╭─ PROVIDED MATERIAL

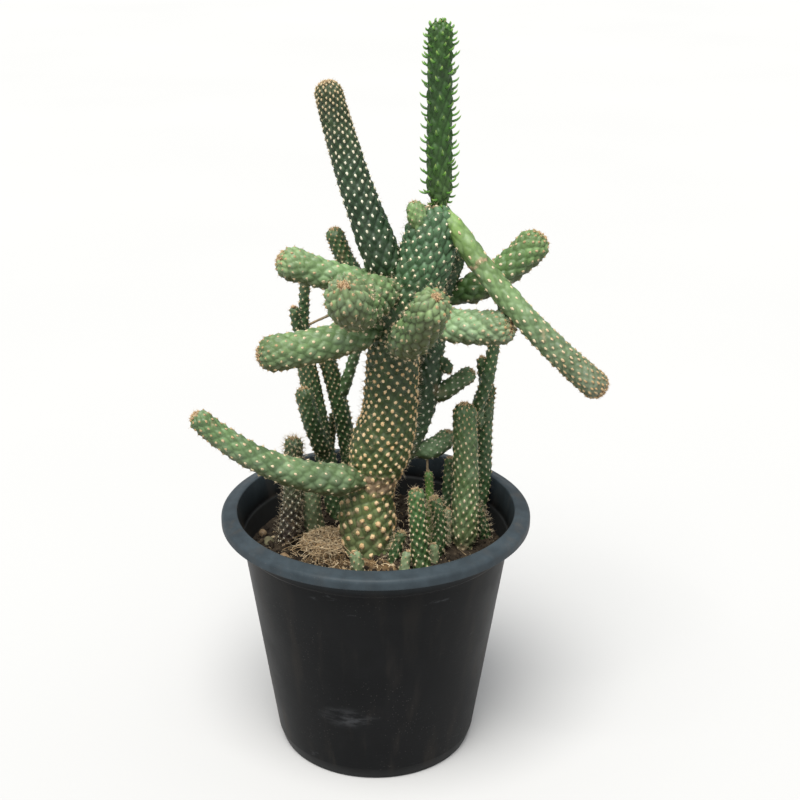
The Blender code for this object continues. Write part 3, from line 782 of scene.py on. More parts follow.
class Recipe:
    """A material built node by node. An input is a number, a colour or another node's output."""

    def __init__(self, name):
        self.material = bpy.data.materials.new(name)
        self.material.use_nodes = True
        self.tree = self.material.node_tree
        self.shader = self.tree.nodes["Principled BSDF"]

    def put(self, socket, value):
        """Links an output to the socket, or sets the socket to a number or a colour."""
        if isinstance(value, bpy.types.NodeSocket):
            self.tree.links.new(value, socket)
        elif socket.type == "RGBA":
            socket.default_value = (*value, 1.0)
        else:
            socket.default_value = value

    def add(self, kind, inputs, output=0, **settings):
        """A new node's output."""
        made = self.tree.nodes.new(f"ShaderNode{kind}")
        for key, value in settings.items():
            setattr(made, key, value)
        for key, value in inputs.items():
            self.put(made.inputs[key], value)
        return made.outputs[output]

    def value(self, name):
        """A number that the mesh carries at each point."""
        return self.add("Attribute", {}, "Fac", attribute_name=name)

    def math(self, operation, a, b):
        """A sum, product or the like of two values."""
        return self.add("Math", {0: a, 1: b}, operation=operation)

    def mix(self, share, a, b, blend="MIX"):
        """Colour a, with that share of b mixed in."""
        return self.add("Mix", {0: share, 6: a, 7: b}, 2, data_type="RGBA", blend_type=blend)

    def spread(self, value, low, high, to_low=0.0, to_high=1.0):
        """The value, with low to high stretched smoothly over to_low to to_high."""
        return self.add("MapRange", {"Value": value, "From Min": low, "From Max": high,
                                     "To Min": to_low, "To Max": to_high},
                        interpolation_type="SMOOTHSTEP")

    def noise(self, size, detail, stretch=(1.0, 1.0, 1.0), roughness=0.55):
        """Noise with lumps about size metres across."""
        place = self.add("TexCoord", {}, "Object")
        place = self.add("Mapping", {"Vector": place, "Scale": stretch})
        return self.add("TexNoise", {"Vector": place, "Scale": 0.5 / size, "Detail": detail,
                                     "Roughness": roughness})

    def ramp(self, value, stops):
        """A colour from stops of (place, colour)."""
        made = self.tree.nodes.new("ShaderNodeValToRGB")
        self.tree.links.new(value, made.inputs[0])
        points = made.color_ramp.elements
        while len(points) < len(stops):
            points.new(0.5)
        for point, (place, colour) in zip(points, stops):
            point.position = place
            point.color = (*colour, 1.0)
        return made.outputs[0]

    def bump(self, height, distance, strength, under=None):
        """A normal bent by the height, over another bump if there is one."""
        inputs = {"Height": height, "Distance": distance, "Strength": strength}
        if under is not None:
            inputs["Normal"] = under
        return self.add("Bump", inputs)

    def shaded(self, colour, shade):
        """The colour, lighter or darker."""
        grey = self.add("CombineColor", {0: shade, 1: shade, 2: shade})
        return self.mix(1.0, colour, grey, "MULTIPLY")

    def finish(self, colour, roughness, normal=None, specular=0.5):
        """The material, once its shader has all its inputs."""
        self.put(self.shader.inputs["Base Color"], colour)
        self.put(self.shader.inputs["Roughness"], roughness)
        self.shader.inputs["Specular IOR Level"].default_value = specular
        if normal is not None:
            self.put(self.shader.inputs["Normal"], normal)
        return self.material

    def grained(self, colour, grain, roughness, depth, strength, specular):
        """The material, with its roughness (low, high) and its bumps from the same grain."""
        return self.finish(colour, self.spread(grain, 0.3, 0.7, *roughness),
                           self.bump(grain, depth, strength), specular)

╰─

**WHAT THE EXERCISE ASKS:**
Repeat the listing above without any change.

**SOLUTION FOR THIS PROBLEM:**
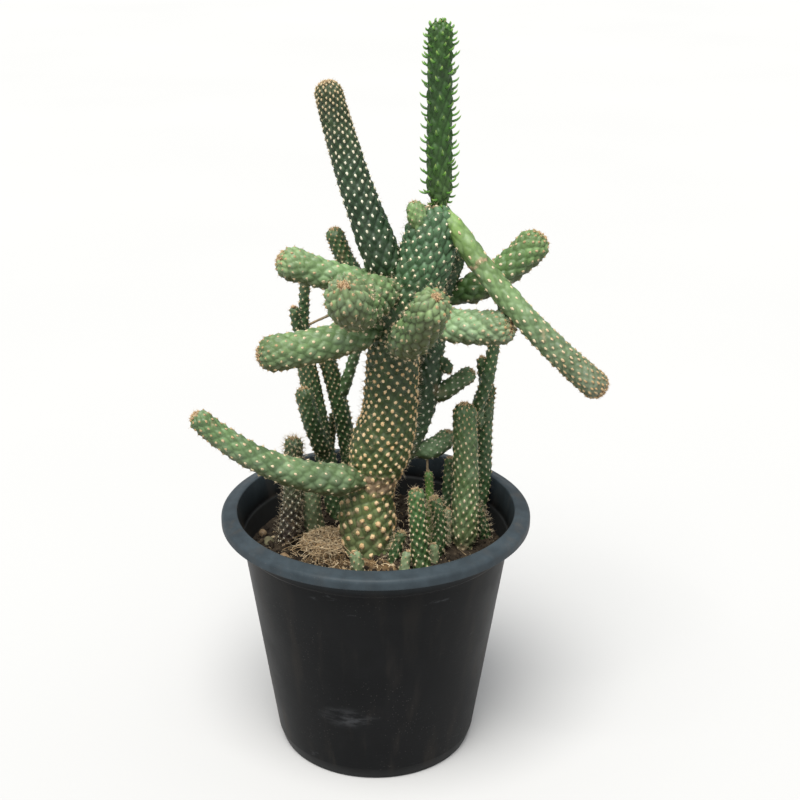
The Blender code for this object continues. Write part 3, from line 782 of scene.py on. More parts follow.
class Recipe:
    """A material built node by node. An input is a number, a colour or another node's output."""

    def __init__(self, name):
        self.material = bpy.data.materials.new(name)
        self.material.use_nodes = True
        self.tree = self.material.node_tree
        self.shader = self.tree.nodes["Principled BSDF"]

    def put(self, socket, value):
        """Links an output to the socket, or sets the socket to a number or a colour."""
        if isinstance(value, bpy.types.NodeSocket):
            self.tree.links.new(value, socket)
        elif socket.type == "RGBA":
            socket.default_value = (*value, 1.0)
        else:
            socket.default_value = value

    def add(self, kind, inputs, output=0, **settings):
        """A new node's output."""
        made = self.tree.nodes.new(f"ShaderNode{kind}")
        for key, value in settings.items():
            setattr(made, key, value)
        for key, value in inputs.items():
            self.put(made.inputs[key], value)
        return made.outputs[output]

    def value(self, name):
        """A number that the mesh carries at each point."""
        return self.add("Attribute", {}, "Fac", attribute_name=name)

    def math(self, operation, a, b):
        """A sum, product or the like of two values."""
        return self.add("Math", {0: a, 1: b}, operation=operation)

    def mix(self, share, a, b, blend="MIX"):
        """Colour a, with that share of b mixed in."""
        return self.add("Mix", {0: share, 6: a, 7: b}, 2, data_type="RGBA", blend_type=blend)

    def spread(self, value, low, high, to_low=0.0, to_high=1.0):
        """The value, with low to high stretched smoothly over to_low to to_high."""
        return self.add("MapRange", {"Value": value, "From Min": low, "From Max": high,
                                     "To Min": to_low, "To Max": to_high},
                        interpolation_type="SMOOTHSTEP")

    def noise(self, size, detail, stretch=(1.0, 1.0, 1.0), roughness=0.55):
        """Noise with lumps about size metres across."""
        place = self.add("TexCoord", {}, "Object")
        place = self.add("Mapping", {"Vector": place, "Scale": stretch})
        return self.add("TexNoise", {"Vector": place, "Scale": 0.5 / size, "Detail": detail,
                                     "Roughness": roughness})

    def ramp(self, value, stops):
        """A colour from stops of (place, colour)."""
        made = self.tree.nodes.new("ShaderNodeValToRGB")
        self.tree.links.new(value, made.inputs[0])
        points = made.color_ramp.elements
        while len(points) < len(stops):
            points.new(0.5)
        for point, (place, colour) in zip(points, stops):
            point.position = place
            point.color = (*colour, 1.0)
        return made.outputs[0]

    def bump(self, height, distance, strength, under=None):
        """A normal bent by the height, over another bump if there is one."""
        inputs = {"Height": height, "Distance": distance, "Strength": strength}
        if under is not None:
            inputs["Normal"] = under
        return self.add("Bump", inputs)

    def shaded(self, colour, shade):
        """The colour, lighter or darker."""
        grey = self.add("CombineColor", {0: shade, 1: shade, 2: shade})
        return self.mix(1.0, colour, grey, "MULTIPLY")

    def finish(self, colour, roughness, normal=None, specular=0.5):
        """The material, once its shader has all its inputs."""
        self.put(self.shader.inputs["Base Color"], colour)
        self.put(self.shader.inputs["Roughness"], roughness)
        self.shader.inputs["Specular IOR Level"].default_value = specular
        if normal is not None:
            self.put(self.shader.inputs["Normal"], normal)
        return self.material

    def grained(self, colour, grain, roughness, depth, strength, specular):
        """The material, with its roughness (low, high) and its bumps from the same grain."""
        return self.finish(colour, self.spread(grain, 0.3, 0.7, *roughness),
                           self.bump(grain, depth, strength), specular)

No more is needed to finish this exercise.